Резко прозвучал звонок. Татьяна Петровна заторопилась открывать.

- Что случилось, Мария?

Воронцов запыхался, видимо, он бежал бегом всю дорогу и теперь отирал платком пот со лба.

- Пришла телеграмма! Григорий жив! Ранен, в госпитале! - торопливо сообщила ему Татьяна Петровна, забыв в этот момент свою нелюбовь к молодому врачу.

- Григорий?.. Жив?

- Иди, иди скорей сюда… Телеграмма…

Не здороваясь, Мария протянула ему бумажку.

- Как же это, Мария?

Она ошиблась. Воронцов держал в руках извещение о смерти.

- Нет, не думай, что я сошла с ума. Это не то! Вот, вот…

Он внимательно читал телеграмму.

- Посмотри, посмотри, какая дата… Я ничего не понимаю…

Руки его слегка дрожали. Он несколько раз пробежал глазами текст.

- Мария, я хотел бы, чтобы ты поверила… Я счастлив, я так счастлив…

О чём он говорит? Какое ей дело до его чувств? Ей же нужно только одно.

- Дата, посмотри, какая дата! Я не могла разобрать.

- Успокойся, Мария. Мы всё это выясним. Видишь ли, дата…

- Что? - прервала она его с колотящимся от страшного волнения сердцем.

- Дата… более ранняя…

Мария окаменела. Голос Воронцова доносился до неё откуда-то издалека. Значит… всё-таки.

- Но это ничего не значит… Ведь то извещение… А тут госпиталь… Видимо, произошла ошибка, дата тут не имеет значения, может быть, она совершенно не имеет значения…

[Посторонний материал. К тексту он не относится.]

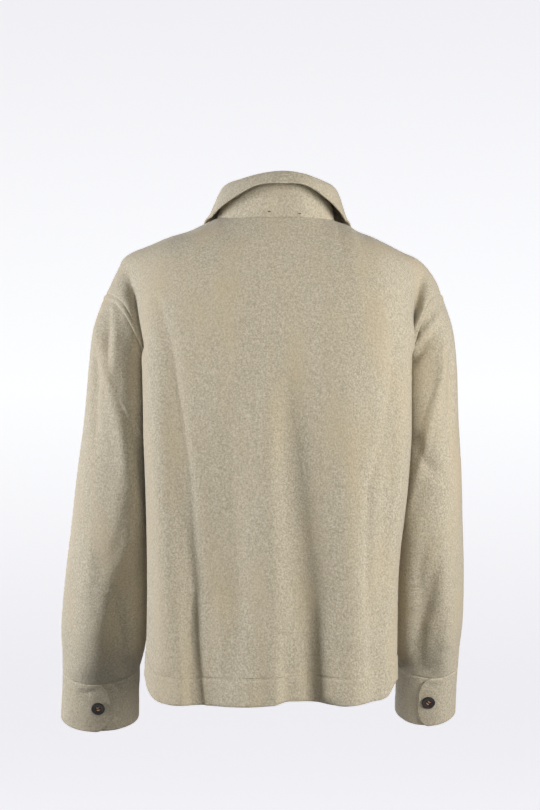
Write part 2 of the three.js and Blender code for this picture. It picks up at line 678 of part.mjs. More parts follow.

- Я ей толкую, толкую, а она сидит, как помешанная. Конечно, где уж там старухе-матери знать… - раздражённо вмешалась Татьяна Петровна.

- Виктор… Я должна знать наверняка… Поймите же вы, что я должна знать…

- Да что тут такого? Садись и поезжай - только и всего. Ведь он же лежит раненый! - возмутилась мать.

- Нет, так сразу ехать нельзя, - возразил Воронцов. - Мы дадим телеграмму главному врачу.

- Да, да, чтобы уж наверняка…

Она стала нервно суетиться.

- Да где же мой чемодан…

- Зачем тебе чемодан, ты же пока не едешь… Господи, какой народ пошёл, всё не так, всё шиворот-навыворот - ни тебе горевать как следует, ни тебе радоваться не умеют.

Она пожала плечами и тяжело двинулась в кухню. Слышно было, как она сердито переставляет кастрюли, Что-то ворча про себя.

- Не знаю… Ничего я не знаю… Если бы я хоть могла поверить…

- Успокойся, Мария. Мы телеграфируем, через два-три дня будет ответ. Я дам телеграмму главному врачу. Это мой знакомый.

- А если…

- Не думай теперь об этом. Не мучай себя, сейчас ещё ничего нельзя сказать… Хотя мне думается, что Козлова не ошиблась. Видимо, его нашли санитары другой части и перевезли в госпиталь… Это случается.

- Виктор, а если за это время…

Он не понял.

- Что!

- Нет, ничего, ничего…

Этого не следовало, нельзя было произносить. Но эта мысль всё время навязчиво лезла в голову: Соня не ошиблась, Гриша действительно был в госпитале, не погиб, но теперь он умер, умер раньше, чем была получена эта телеграмма, путешествовавшая бог знает какими путями. Умер не в день, упомянутый в извещении, а вчера, сегодня, лежит теперь мёртвый в госпитале, умрёт завтра, и всё сразу опять окажется чёрной дырой, пропастью, беспредельной и безграничной пустыней, по которой приходится итти, итти, без смысла и цели…

- Два-три дня терпения, и мы будем всё знать, - говорил Воронцов, и Мария успокоилась. Она почувствовала вдруг доверие к его спокойным словам. В них звучала такая убеждённость.

- А потом ты поедешь к нему или его привезут сюда. Увидим, как это лучше устроить. Независимо от телеграммы я постараюсь ещё позвонить в госпиталь. Это будет лучше всего. Я позвоню туда.

- Ох… - Она молитвенно сложила руки. Как это ей самой не пришло в голову? Телефон! Сообщение прилетит быстро, и всё сразу выяснится! А вдруг… вдруг сам Гриша… Услышать его голос из далёкого города… Гришин голос…

Воронцов ушёл. Мария сидела, опершись подбородком на руки, не имея сил отвести глаза от бумажек, одна из которых возвещала смерть, а другая - жизнь.